**Stated problem**
Each line below is to be written out in full, exactly as shown.

"""

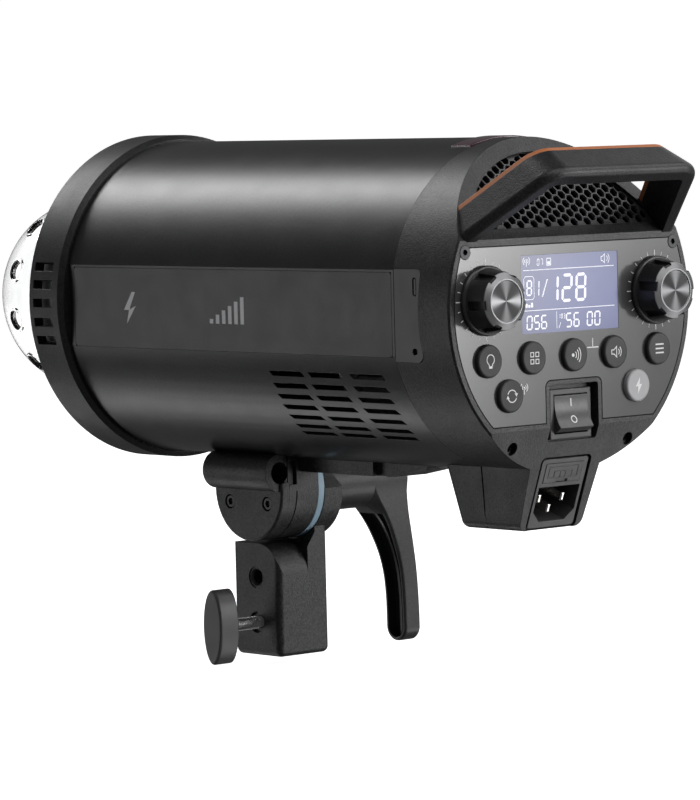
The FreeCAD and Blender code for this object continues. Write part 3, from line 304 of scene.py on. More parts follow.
def inner_finishes():
    finish("base_ceramic", (0.78, 0.76, 0.71), rough=0.42, grain=(1200, 0.2, 0.00005),
           wear_color=(0.85, 0.84, 0.80))
    finish("led_phosphor", (0.80, 0.62, 0.10), rough=0.22, grain=(1200, 0.15, 0.00004),
           coat=0.6, wear_color=(0.9, 0.8, 0.3))
    finish("capacitor_sleeve", (0.012, 0.016, 0.045), rough=0.28,
           grain=(900, 0.15, 0.00005), wear_color=(0.05, 0.06, 0.12))
    finish("solder_mask", (0.010, 0.085, 0.030), rough=0.30, grain=(1500, 0.3, 0.00006),
           coat=0.3, wear_color=(0.08, 0.2, 0.1))
    finish("transformer_varnish", (0.10, 0.055, 0.028), rough=0.40,
           streaks=(900, (1.0, 1.0, 0.02), 0.5), wear_color=(0.3, 0.2, 0.12))
    finish("fan_plastic", (0.015, 0.015, 0.016), rough=0.38, grain=(1500, 0.2, 0.00004))
    finish("friction_fibre", (0.34, 0.50, 0.62), rough=0.55, grain=(1300, 0.4, 0.00006),
           tone_drift=0.15, wear_color=(0.4, 0.5, 0.6))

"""

**Output for this exercise**
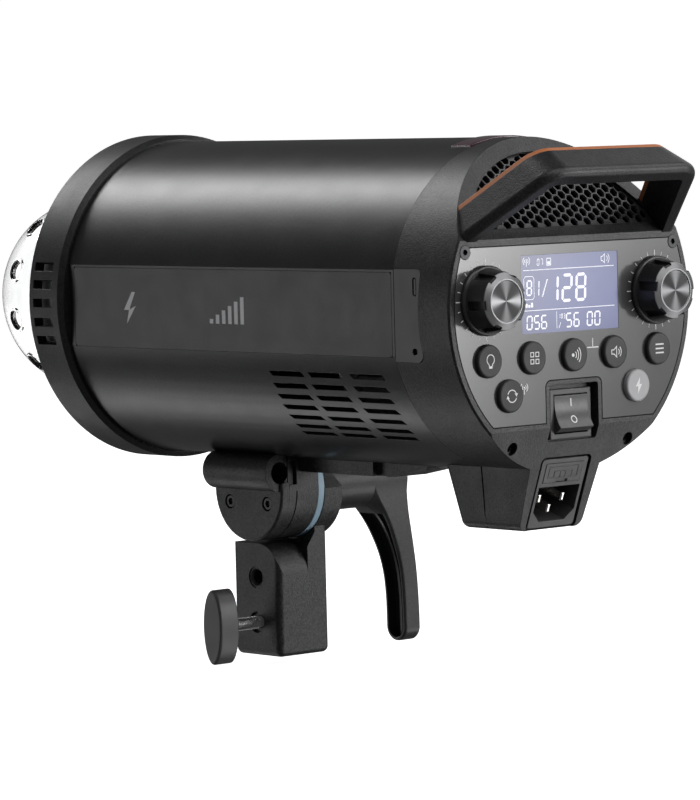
The FreeCAD and Blender code for this object continues. Write part 3, from line 304 of scene.py on. More parts follow.
def inner_finishes():
    finish("base_ceramic", (0.78, 0.76, 0.71), rough=0.42, grain=(1200, 0.2, 0.00005),
           wear_color=(0.85, 0.84, 0.80))
    finish("led_phosphor", (0.80, 0.62, 0.10), rough=0.22, grain=(1200, 0.15, 0.00004),
           coat=0.6, wear_color=(0.9, 0.8, 0.3))
    finish("capacitor_sleeve", (0.012, 0.016, 0.045), rough=0.28,
           grain=(900, 0.15, 0.00005), wear_color=(0.05, 0.06, 0.12))
    finish("solder_mask", (0.010, 0.085, 0.030), rough=0.30, grain=(1500, 0.3, 0.00006),
           coat=0.3, wear_color=(0.08, 0.2, 0.1))
    finish("transformer_varnish", (0.10, 0.055, 0.028), rough=0.40,
           streaks=(900, (1.0, 1.0, 0.02), 0.5), wear_color=(0.3, 0.2, 0.12))
    finish("fan_plastic", (0.015, 0.015, 0.016), rough=0.38, grain=(1500, 0.2, 0.00004))
    finish("friction_fibre", (0.34, 0.50, 0.62), rough=0.55, grain=(1300, 0.4, 0.00006),
           tone_drift=0.15, wear_color=(0.4, 0.5, 0.6))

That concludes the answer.